Give the number of lines that include the word "caption", and nothing else.
━━━━━━━━
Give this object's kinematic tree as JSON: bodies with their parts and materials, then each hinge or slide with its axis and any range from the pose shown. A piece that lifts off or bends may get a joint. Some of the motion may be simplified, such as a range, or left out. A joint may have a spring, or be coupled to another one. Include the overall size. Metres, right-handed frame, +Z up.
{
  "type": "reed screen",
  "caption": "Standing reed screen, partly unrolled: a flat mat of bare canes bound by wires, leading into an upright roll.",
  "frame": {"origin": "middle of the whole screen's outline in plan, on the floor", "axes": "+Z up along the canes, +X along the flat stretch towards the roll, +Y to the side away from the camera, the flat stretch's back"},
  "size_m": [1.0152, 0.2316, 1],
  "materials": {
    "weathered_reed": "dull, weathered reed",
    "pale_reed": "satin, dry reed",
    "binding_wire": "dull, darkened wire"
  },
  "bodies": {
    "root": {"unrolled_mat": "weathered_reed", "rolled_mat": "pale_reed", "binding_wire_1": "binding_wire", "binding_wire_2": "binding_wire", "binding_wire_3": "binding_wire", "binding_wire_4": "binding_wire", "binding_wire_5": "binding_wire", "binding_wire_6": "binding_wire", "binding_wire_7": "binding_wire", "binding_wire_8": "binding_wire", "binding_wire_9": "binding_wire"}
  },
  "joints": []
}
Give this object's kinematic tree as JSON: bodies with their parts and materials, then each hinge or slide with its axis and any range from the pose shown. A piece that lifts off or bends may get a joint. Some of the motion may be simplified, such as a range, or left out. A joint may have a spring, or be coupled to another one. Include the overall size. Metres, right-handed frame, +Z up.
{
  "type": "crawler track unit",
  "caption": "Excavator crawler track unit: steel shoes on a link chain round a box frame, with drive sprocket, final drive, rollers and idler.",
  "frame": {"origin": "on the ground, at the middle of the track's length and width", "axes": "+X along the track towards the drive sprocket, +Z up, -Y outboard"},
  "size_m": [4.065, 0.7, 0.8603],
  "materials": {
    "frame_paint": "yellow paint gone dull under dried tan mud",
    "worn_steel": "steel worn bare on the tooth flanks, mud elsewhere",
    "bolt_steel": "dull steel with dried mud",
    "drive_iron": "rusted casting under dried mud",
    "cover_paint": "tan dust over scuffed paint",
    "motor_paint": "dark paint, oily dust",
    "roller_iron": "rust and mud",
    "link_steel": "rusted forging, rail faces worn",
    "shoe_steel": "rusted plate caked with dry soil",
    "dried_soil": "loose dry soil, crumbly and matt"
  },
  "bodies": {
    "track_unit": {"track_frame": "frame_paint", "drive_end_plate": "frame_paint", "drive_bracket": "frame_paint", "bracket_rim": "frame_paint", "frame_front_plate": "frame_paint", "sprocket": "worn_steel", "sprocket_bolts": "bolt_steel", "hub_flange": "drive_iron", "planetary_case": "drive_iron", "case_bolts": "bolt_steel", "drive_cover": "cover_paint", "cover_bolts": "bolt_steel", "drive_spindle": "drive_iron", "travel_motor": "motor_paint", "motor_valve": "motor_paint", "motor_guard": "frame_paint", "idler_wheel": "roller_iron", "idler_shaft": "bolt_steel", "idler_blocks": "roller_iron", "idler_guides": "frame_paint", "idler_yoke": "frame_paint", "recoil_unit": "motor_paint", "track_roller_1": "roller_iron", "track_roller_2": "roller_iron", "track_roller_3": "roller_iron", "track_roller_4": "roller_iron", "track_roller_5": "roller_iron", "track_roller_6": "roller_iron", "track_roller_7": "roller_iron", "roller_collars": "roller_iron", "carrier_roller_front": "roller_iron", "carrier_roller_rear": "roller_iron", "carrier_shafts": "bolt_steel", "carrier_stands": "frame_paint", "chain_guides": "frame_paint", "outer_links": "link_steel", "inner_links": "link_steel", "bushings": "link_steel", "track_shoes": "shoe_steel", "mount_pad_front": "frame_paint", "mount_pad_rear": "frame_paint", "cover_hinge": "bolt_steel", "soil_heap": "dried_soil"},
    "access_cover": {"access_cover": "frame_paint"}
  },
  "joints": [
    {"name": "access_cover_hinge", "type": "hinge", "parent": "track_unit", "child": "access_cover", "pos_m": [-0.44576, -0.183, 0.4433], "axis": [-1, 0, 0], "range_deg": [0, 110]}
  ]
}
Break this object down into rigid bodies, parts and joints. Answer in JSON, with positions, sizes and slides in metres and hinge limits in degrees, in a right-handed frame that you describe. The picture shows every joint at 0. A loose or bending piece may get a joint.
━━━━━━━━
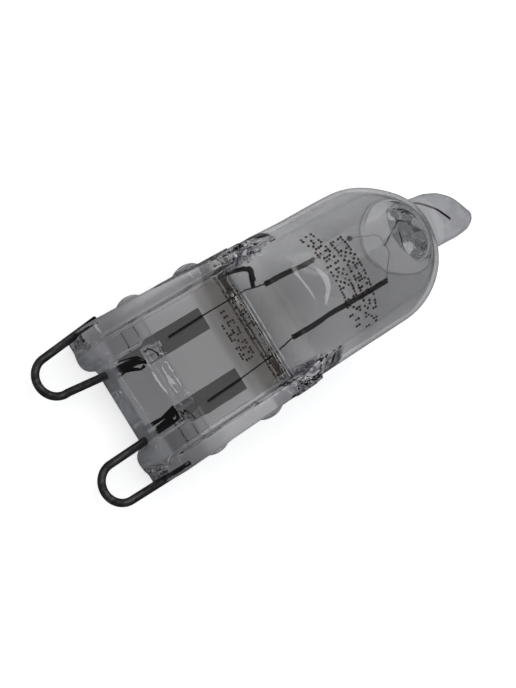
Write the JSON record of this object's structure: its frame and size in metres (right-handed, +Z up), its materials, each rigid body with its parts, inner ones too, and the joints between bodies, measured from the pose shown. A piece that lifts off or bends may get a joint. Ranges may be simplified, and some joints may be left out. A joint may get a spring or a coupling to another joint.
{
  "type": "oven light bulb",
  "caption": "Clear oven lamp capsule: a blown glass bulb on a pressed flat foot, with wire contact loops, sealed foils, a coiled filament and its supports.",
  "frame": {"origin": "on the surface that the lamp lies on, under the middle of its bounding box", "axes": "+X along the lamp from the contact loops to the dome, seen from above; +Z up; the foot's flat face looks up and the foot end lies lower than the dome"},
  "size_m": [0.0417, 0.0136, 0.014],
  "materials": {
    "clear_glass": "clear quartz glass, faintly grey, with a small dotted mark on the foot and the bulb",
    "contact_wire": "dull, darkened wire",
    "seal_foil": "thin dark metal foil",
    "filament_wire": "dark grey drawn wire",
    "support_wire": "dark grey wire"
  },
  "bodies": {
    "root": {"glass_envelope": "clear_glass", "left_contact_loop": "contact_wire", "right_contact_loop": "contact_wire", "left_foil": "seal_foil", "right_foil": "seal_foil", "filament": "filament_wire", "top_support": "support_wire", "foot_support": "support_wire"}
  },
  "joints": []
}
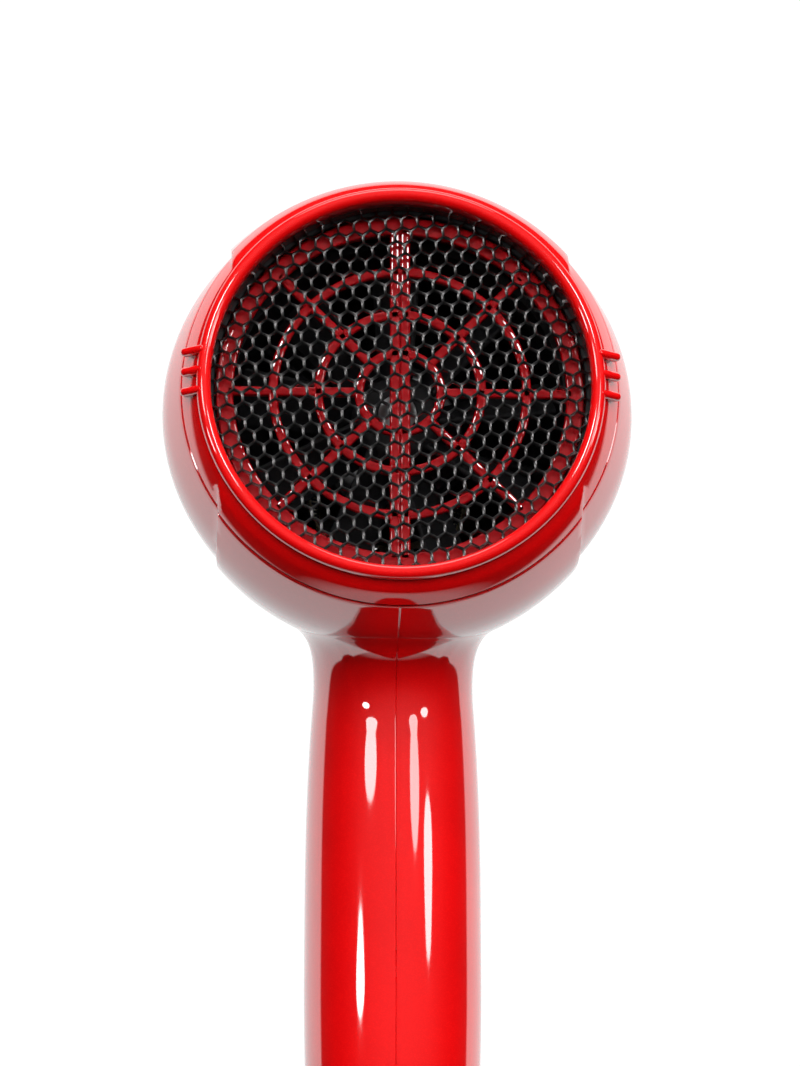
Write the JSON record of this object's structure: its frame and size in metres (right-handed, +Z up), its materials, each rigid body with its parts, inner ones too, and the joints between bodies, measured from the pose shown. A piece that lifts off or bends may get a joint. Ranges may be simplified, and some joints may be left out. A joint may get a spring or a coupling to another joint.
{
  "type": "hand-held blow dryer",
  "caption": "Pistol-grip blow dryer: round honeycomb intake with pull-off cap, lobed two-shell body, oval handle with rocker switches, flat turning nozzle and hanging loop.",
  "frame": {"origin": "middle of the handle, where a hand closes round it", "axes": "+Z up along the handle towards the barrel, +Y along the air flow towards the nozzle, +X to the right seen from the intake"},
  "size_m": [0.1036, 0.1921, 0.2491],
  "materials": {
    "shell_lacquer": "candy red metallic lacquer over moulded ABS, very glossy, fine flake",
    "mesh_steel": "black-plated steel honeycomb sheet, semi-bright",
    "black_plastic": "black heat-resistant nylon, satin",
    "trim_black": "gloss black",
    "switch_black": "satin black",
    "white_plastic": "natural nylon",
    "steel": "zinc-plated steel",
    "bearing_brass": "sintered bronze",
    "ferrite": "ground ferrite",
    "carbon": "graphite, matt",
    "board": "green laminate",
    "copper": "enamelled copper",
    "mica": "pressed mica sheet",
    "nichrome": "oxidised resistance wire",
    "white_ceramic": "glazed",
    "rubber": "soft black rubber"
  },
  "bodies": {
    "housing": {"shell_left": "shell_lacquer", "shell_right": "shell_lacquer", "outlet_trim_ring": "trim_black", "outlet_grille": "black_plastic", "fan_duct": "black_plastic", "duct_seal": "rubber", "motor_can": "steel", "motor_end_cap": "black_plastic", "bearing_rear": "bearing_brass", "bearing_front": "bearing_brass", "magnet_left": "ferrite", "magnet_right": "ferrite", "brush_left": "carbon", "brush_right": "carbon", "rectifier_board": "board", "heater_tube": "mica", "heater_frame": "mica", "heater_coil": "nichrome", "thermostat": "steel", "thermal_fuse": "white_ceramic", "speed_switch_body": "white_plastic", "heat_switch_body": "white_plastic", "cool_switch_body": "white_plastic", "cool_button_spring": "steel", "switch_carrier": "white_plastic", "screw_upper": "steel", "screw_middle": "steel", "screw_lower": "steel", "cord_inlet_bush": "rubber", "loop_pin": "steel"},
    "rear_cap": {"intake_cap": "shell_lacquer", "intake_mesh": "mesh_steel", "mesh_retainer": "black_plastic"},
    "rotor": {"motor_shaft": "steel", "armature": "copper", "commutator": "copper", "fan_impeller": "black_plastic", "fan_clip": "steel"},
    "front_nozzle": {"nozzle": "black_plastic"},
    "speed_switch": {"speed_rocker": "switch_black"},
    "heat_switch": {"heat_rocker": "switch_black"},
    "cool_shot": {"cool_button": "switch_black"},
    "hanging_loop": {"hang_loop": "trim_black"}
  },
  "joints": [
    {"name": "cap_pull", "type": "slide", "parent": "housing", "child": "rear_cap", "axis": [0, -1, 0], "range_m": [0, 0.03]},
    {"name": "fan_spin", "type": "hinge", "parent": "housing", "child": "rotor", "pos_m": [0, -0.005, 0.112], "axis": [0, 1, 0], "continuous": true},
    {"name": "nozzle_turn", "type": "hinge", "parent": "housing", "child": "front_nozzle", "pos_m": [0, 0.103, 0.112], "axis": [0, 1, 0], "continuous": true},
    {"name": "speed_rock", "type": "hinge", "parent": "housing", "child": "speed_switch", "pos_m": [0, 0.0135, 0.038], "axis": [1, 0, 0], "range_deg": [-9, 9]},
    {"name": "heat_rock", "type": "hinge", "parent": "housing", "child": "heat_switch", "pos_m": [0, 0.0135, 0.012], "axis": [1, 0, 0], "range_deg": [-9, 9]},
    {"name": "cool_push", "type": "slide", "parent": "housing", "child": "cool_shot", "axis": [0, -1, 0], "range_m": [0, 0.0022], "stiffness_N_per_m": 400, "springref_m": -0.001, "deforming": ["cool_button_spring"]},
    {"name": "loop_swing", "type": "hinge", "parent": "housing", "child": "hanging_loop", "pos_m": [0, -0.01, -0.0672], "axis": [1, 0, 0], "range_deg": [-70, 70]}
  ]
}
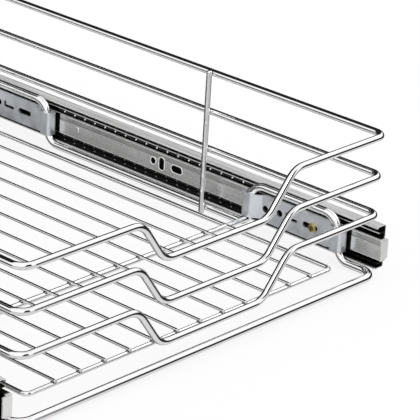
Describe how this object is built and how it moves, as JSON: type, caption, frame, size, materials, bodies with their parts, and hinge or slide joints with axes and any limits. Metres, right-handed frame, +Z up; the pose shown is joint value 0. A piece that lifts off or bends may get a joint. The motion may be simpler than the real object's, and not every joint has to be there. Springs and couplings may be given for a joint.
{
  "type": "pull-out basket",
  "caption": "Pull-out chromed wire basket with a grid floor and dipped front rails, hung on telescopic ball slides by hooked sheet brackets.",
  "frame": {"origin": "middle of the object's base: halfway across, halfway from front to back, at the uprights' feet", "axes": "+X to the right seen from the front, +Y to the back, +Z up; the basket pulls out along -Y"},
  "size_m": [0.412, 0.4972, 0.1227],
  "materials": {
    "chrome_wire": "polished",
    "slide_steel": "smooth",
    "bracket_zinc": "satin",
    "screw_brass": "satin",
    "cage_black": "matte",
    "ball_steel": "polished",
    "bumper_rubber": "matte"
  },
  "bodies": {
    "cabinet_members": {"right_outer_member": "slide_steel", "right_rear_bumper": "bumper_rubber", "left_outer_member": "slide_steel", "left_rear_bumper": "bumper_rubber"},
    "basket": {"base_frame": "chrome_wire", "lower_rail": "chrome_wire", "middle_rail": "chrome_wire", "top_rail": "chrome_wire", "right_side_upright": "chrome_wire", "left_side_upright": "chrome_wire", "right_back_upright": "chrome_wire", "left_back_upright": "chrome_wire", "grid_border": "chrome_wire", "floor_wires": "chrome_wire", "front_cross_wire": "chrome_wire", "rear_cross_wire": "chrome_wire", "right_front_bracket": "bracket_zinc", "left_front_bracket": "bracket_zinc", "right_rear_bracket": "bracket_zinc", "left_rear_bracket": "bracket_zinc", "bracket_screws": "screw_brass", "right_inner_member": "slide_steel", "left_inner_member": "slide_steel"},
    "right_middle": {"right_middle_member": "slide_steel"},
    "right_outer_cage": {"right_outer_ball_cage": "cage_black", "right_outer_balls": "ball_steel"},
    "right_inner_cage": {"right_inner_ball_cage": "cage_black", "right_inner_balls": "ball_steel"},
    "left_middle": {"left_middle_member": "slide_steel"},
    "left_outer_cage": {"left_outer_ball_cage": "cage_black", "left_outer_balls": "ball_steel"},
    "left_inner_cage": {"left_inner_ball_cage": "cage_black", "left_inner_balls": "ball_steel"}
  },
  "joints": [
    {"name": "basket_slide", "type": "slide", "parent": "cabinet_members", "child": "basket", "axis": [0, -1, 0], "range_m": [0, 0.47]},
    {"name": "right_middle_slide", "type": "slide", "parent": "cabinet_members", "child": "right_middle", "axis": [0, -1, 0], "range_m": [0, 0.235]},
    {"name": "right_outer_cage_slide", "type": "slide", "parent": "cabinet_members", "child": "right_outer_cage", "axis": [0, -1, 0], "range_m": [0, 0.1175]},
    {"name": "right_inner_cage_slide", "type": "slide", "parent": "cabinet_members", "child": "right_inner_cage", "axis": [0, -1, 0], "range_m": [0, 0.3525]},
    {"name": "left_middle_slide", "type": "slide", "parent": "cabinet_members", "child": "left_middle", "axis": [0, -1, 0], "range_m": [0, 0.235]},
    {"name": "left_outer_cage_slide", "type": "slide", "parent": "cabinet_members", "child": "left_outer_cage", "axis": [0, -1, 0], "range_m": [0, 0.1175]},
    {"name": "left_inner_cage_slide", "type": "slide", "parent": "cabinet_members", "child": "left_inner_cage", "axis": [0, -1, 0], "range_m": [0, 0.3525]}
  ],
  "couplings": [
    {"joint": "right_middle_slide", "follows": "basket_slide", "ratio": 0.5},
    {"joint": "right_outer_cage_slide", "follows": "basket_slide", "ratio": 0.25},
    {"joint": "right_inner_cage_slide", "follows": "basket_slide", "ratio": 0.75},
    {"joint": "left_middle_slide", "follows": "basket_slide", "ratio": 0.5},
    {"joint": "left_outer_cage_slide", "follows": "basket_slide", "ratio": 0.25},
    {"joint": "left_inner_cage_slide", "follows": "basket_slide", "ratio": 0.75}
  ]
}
━━━━━━━━
__Solution for this problem__
6